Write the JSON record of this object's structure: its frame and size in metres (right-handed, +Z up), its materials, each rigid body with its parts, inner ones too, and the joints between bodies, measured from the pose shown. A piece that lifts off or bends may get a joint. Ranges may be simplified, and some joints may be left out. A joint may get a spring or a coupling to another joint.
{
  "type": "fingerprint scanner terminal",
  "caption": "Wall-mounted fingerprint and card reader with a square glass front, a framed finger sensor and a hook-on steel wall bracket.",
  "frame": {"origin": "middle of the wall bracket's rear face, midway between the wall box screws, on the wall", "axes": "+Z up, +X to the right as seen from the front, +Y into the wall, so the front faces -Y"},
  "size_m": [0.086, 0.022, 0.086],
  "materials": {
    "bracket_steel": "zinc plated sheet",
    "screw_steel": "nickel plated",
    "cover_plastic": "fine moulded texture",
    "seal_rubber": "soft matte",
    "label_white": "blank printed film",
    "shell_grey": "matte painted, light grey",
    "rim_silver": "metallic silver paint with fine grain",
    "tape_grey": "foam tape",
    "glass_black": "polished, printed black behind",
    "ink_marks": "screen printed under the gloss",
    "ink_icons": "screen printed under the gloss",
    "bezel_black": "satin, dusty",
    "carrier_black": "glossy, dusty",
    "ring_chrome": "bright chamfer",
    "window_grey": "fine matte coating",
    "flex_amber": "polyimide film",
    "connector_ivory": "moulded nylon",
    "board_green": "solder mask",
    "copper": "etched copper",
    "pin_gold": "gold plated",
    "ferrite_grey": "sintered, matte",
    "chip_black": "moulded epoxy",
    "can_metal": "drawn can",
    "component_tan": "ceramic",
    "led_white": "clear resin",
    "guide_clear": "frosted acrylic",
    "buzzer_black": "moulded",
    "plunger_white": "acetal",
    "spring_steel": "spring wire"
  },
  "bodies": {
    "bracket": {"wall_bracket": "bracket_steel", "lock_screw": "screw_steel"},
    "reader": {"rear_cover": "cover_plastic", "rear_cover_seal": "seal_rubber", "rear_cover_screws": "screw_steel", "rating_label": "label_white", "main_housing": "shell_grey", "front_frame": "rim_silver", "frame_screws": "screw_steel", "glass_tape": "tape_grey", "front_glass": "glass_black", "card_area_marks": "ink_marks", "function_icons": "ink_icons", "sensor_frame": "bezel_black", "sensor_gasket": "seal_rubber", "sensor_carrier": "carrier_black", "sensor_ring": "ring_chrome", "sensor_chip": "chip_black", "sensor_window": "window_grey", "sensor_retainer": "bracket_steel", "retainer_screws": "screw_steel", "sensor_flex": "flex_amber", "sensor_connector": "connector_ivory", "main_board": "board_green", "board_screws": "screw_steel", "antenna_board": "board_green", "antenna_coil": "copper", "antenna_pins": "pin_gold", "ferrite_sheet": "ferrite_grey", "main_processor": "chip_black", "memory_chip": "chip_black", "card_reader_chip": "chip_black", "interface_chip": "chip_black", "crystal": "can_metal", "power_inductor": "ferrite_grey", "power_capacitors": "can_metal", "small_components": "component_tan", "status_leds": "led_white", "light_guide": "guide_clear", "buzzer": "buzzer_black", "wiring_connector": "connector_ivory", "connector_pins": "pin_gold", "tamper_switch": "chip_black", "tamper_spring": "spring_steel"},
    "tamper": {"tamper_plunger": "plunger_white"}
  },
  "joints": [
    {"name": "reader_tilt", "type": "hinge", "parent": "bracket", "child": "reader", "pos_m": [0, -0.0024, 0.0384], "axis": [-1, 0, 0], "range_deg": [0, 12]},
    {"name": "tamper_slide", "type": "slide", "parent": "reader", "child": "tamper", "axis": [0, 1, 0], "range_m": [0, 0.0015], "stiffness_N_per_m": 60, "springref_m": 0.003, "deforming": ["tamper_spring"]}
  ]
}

PROBLEM TO WORK ON
Return all the data exactly as given.

SOLUTION
Write the JSON record of this object's structure: its frame and size in metres (right-handed, +Z up), its materials, each rigid body with its parts, inner ones too, and the joints between bodies, measured from the pose shown. A piece that lifts off or bends may get a joint. Ranges may be simplified, and some joints may be left out. A joint may get a spring or a coupling to another joint.
{
  "type": "fingerprint scanner terminal",
  "caption": "Wall-mounted fingerprint and card reader with a square glass front, a framed finger sensor and a hook-on steel wall bracket.",
  "frame": {"origin": "middle of the wall bracket's rear face, midway between the wall box screws, on the wall", "axes": "+Z up, +X to the right as seen from the front, +Y into the wall, so the front faces -Y"},
  "size_m": [0.086, 0.022, 0.086],
  "materials": {
    "bracket_steel": "zinc plated sheet",
    "screw_steel": "nickel plated",
    "cover_plastic": "fine moulded texture",
    "seal_rubber": "soft matte",
    "label_white": "blank printed film",
    "shell_grey": "matte painted, light grey",
    "rim_silver": "metallic silver paint with fine grain",
    "tape_grey": "foam tape",
    "glass_black": "polished, printed black behind",
    "ink_marks": "screen printed under the gloss",
    "ink_icons": "screen printed under the gloss",
    "bezel_black": "satin, dusty",
    "carrier_black": "glossy, dusty",
    "ring_chrome": "bright chamfer",
    "window_grey": "fine matte coating",
    "flex_amber": "polyimide film",
    "connector_ivory": "moulded nylon",
    "board_green": "solder mask",
    "copper": "etched copper",
    "pin_gold": "gold plated",
    "ferrite_grey": "sintered, matte",
    "chip_black": "moulded epoxy",
    "can_metal": "drawn can",
    "component_tan": "ceramic",
    "led_white": "clear resin",
    "guide_clear": "frosted acrylic",
    "buzzer_black": "moulded",
    "plunger_white": "acetal",
    "spring_steel": "spring wire"
  },
  "bodies": {
    "bracket": {"wall_bracket": "bracket_steel", "lock_screw": "screw_steel"},
    "reader": {"rear_cover": "cover_plastic", "rear_cover_seal": "seal_rubber", "rear_cover_screws": "screw_steel", "rating_label": "label_white", "main_housing": "shell_grey", "front_frame": "rim_silver", "frame_screws": "screw_steel", "glass_tape": "tape_grey", "front_glass": "glass_black", "card_area_marks": "ink_marks", "function_icons": "ink_icons", "sensor_frame": "bezel_black", "sensor_gasket": "seal_rubber", "sensor_carrier": "carrier_black", "sensor_ring": "ring_chrome", "sensor_chip": "chip_black", "sensor_window": "window_grey", "sensor_retainer": "bracket_steel", "retainer_screws": "screw_steel", "sensor_flex": "flex_amber", "sensor_connector": "connector_ivory", "main_board": "board_green", "board_screws": "screw_steel", "antenna_board": "board_green", "antenna_coil": "copper", "antenna_pins": "pin_gold", "ferrite_sheet": "ferrite_grey", "main_processor": "chip_black", "memory_chip": "chip_black", "card_reader_chip": "chip_black", "interface_chip": "chip_black", "crystal": "can_metal", "power_inductor": "ferrite_grey", "power_capacitors": "can_metal", "small_components": "component_tan", "status_leds": "led_white", "light_guide": "guide_clear", "buzzer": "buzzer_black", "wiring_connector": "connector_ivory", "connector_pins": "pin_gold", "tamper_switch": "chip_black", "tamper_spring": "spring_steel"},
    "tamper": {"tamper_plunger": "plunger_white"}
  },
  "joints": [
    {"name": "reader_tilt", "type": "hinge", "parent": "bracket", "child": "reader", "pos_m": [0, -0.0024, 0.0384], "axis": [-1, 0, 0], "range_deg": [0, 12]},
    {"name": "tamper_slide", "type": "slide", "parent": "reader", "child": "tamper", "axis": [0, 1, 0], "range_m": [0, 0.0015], "stiffness_N_per_m": 60, "springref_m": 0.003, "deforming": ["tamper_spring"]}
  ]
}